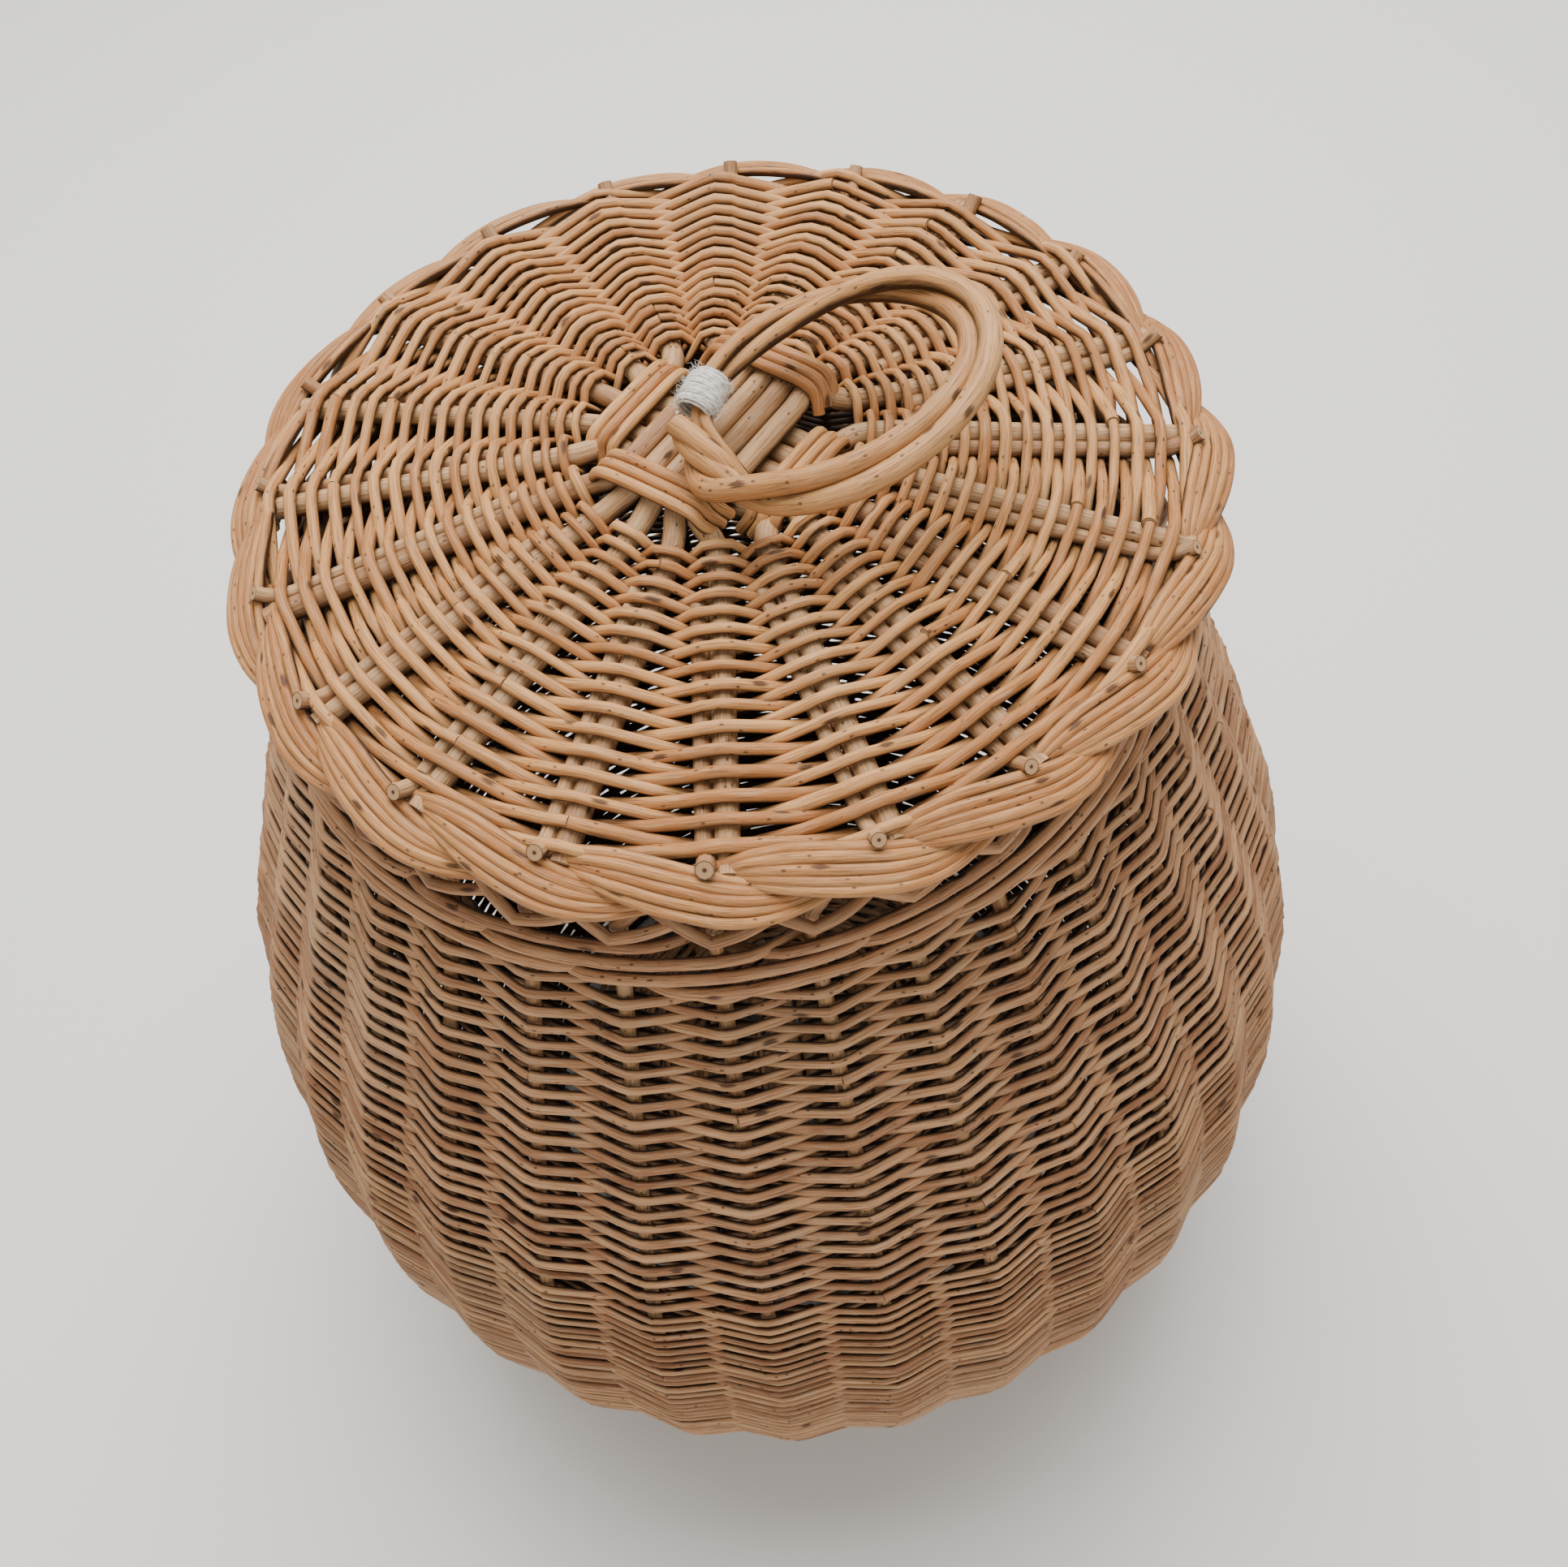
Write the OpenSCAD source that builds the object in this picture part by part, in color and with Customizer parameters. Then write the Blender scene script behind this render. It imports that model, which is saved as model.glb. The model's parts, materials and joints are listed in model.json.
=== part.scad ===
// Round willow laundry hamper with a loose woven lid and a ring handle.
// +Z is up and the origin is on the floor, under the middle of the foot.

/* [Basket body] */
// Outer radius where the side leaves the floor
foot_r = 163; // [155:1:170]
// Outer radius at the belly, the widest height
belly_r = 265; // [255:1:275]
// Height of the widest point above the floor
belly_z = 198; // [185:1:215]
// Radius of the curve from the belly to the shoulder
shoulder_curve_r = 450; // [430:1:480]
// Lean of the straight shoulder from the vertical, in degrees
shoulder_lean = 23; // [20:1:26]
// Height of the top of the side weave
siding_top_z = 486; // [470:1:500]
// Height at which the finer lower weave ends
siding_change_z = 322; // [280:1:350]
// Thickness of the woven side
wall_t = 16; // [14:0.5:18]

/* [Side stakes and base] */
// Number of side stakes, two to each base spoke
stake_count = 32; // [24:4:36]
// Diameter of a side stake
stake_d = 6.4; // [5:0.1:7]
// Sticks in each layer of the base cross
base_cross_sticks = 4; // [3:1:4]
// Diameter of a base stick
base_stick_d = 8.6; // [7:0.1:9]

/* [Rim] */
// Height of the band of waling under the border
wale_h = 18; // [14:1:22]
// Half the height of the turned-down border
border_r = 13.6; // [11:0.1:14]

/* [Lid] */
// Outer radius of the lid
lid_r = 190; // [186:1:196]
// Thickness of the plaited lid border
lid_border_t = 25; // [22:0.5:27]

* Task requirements
Go through the listing above and restate it word for word.

* Result of the task
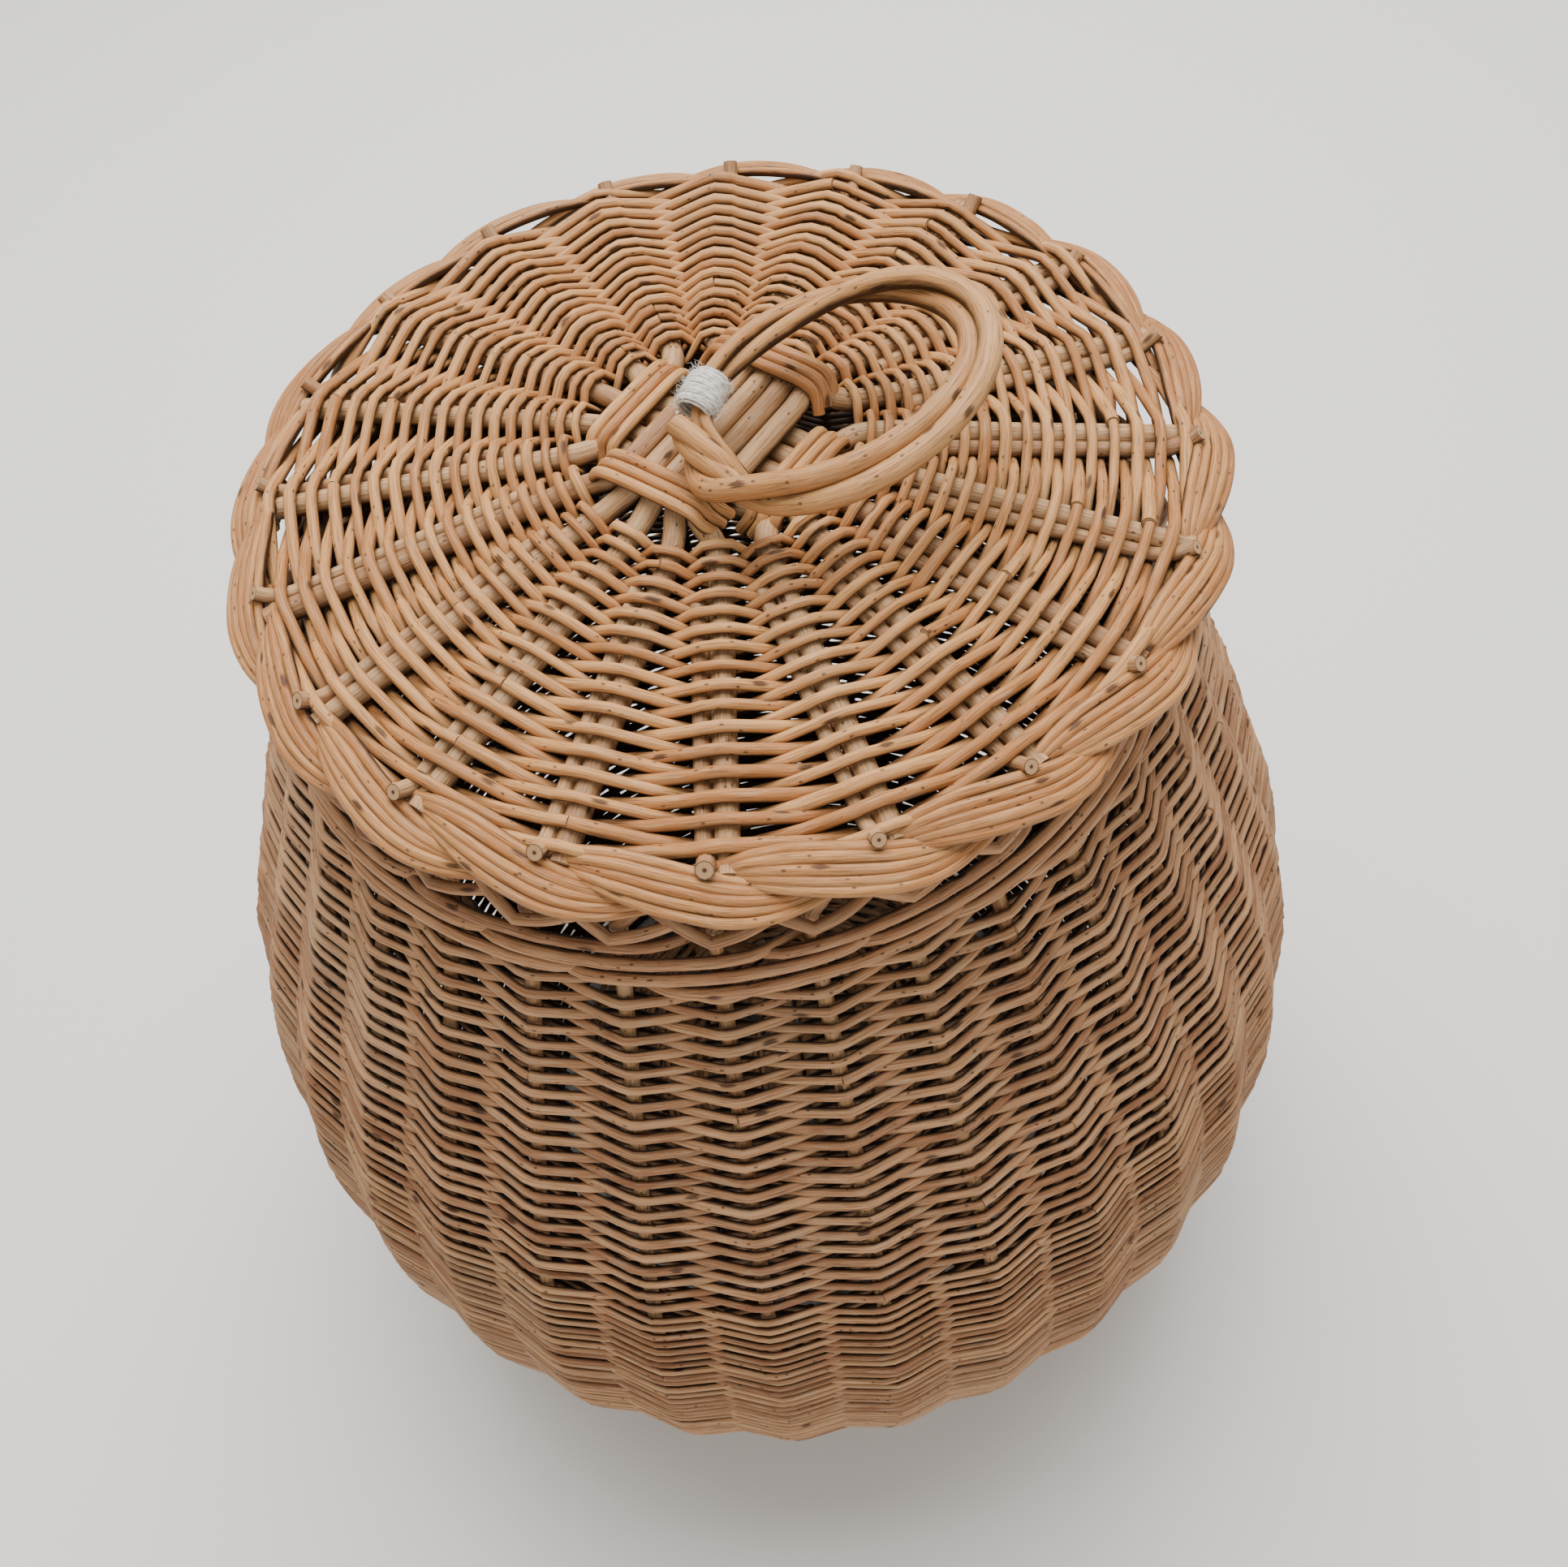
Write the OpenSCAD source that builds the object in this picture part by part, in color and with Customizer parameters. Then write the Blender scene script behind this render. It imports that model, which is saved as model.glb. The model's parts, materials and joints are listed in model.json.
=== part.scad ===
// Round willow laundry hamper with a loose woven lid and a ring handle.
// +Z is up and the origin is on the floor, under the middle of the foot.

/* [Basket body] */
// Outer radius where the side leaves the floor
foot_r = 163; // [155:1:170]
// Outer radius at the belly, the widest height
belly_r = 265; // [255:1:275]
// Height of the widest point above the floor
belly_z = 198; // [185:1:215]
// Radius of the curve from the belly to the shoulder
shoulder_curve_r = 450; // [430:1:480]
// Lean of the straight shoulder from the vertical, in degrees
shoulder_lean = 23; // [20:1:26]
// Height of the top of the side weave
siding_top_z = 486; // [470:1:500]
// Height at which the finer lower weave ends
siding_change_z = 322; // [280:1:350]
// Thickness of the woven side
wall_t = 16; // [14:0.5:18]

/* [Side stakes and base] */
// Number of side stakes, two to each base spoke
stake_count = 32; // [24:4:36]
// Diameter of a side stake
stake_d = 6.4; // [5:0.1:7]
// Sticks in each layer of the base cross
base_cross_sticks = 4; // [3:1:4]
// Diameter of a base stick
base_stick_d = 8.6; // [7:0.1:9]

/* [Rim] */
// Height of the band of waling under the border
wale_h = 18; // [14:1:22]
// Half the height of the turned-down border
border_r = 13.6; // [11:0.1:14]

/* [Lid] */
// Outer radius of the lid
lid_r = 190; // [186:1:196]
// Thickness of the plaited lid border
lid_border_t = 25; // [22:0.5:27]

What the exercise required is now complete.